Through the Lens of a Momentum Microscope: Viewing Light‐Induced Quantum Phenomena in 2D Materials

Van der Waals (vdW) materials at their 2D limit are diverse, flexible, and unique laboratories to study fundamental quantum phenomena and their future applications. Their novel properties rely on their pronounced Coulomb interactions, variety of crystal symmetries and spin‐physics, and the ease of incorporation of different vdW materials to form sophisticated heterostructures. In particular, the excited state properties of many 2D semiconductors and semi‐metals are relevant for their technological applications, particularly those that can be induced by light.

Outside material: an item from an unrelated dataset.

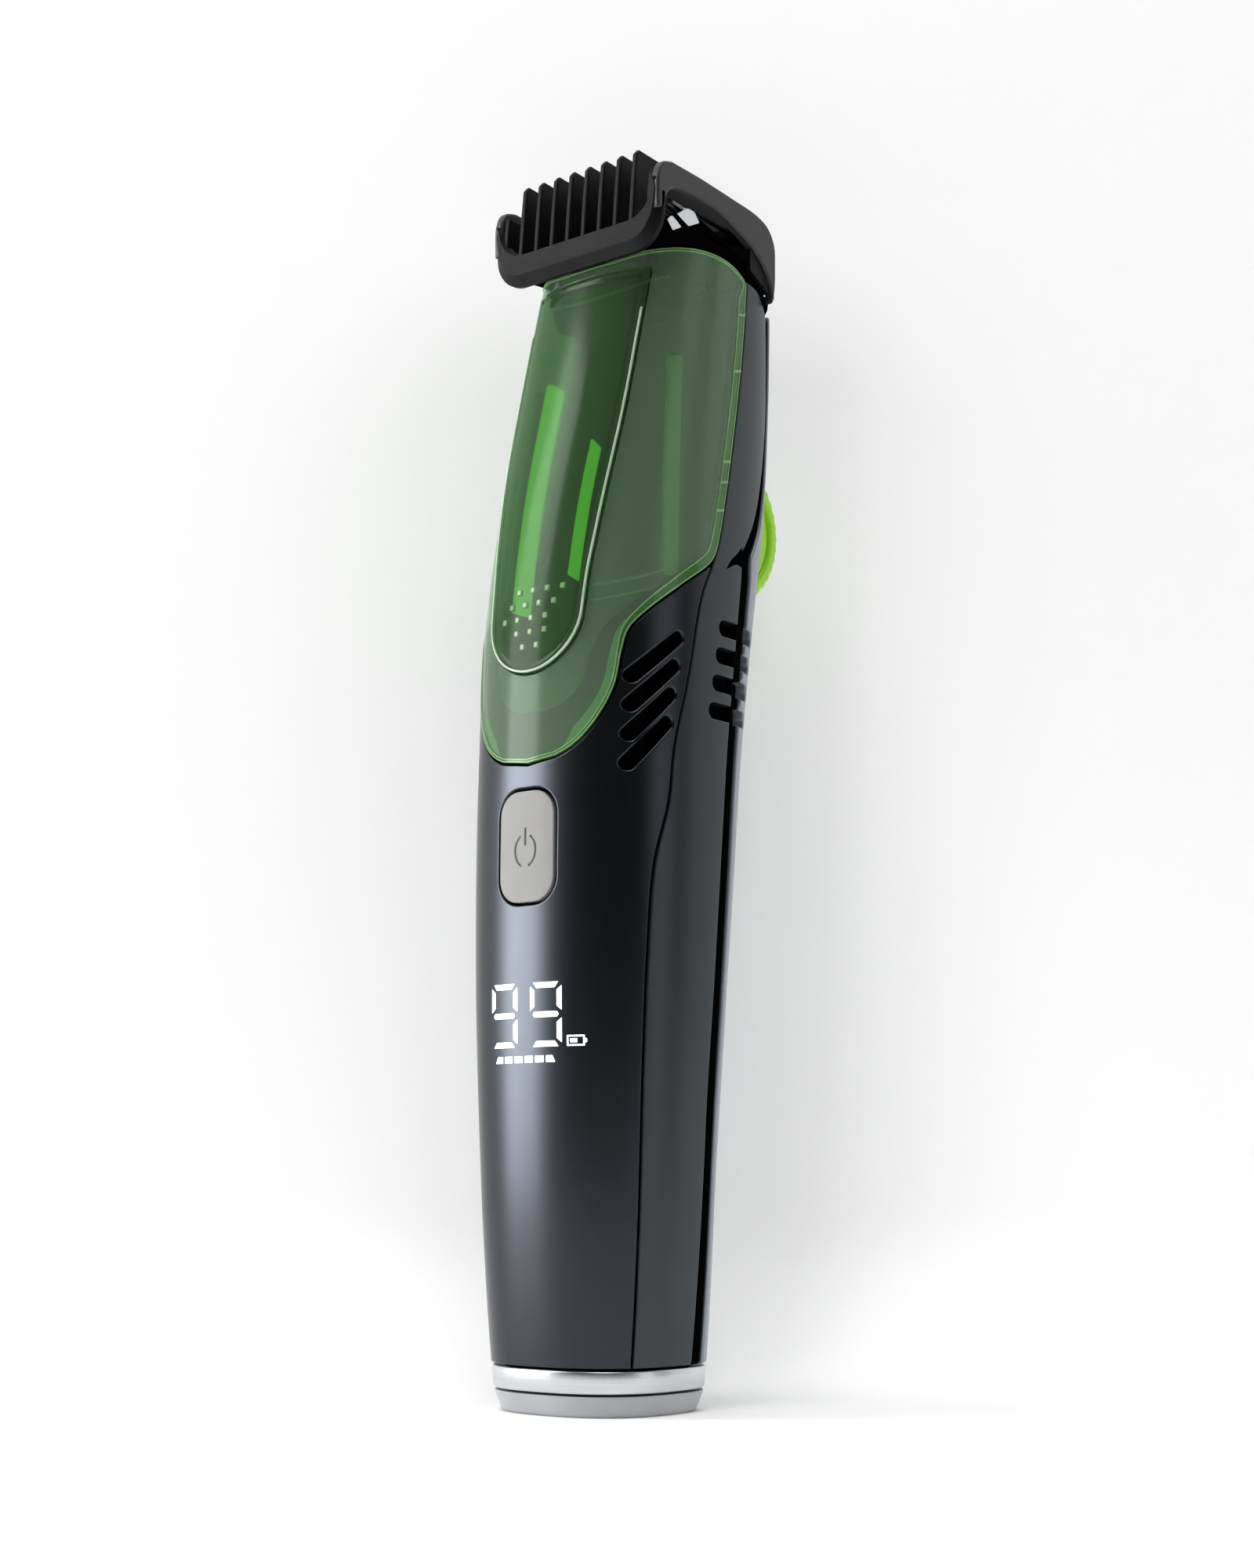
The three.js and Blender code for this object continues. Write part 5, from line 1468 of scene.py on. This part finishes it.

In this paper, the recent advances made in studying out‐of‐equilibrium, light‐induced, phenomena in these materials are reviewed using powerful, surface‐sensitive, time‐resolved photoemission‐based techniques, with a particular emphasis on the emerging multi‐dimensional photoemission spectroscopy technique of time‐resolved momentum microscopy. The advances this technique has enabled in studying the nature and dynamics of occupied excited states in these materials are discussed. Then, the future research directions opened by these scientific and instrumental advancements are projected for studying the physics of 2D materials and the opportunities to engineer their band‐structure and band‐topology by laser fields. In this article, time‐resolved momentum‐microscopy is highlighted as a powerful new technique for characterizing photoexcited two‐dimensional materials in momentum‐space. The recent scientific progress that is made thanks to this technique is surveyed. The future directions in which it will be impactful are outlined: the dynamics of photoexcitations, and the control of the band‐structure by Floquet band engineering.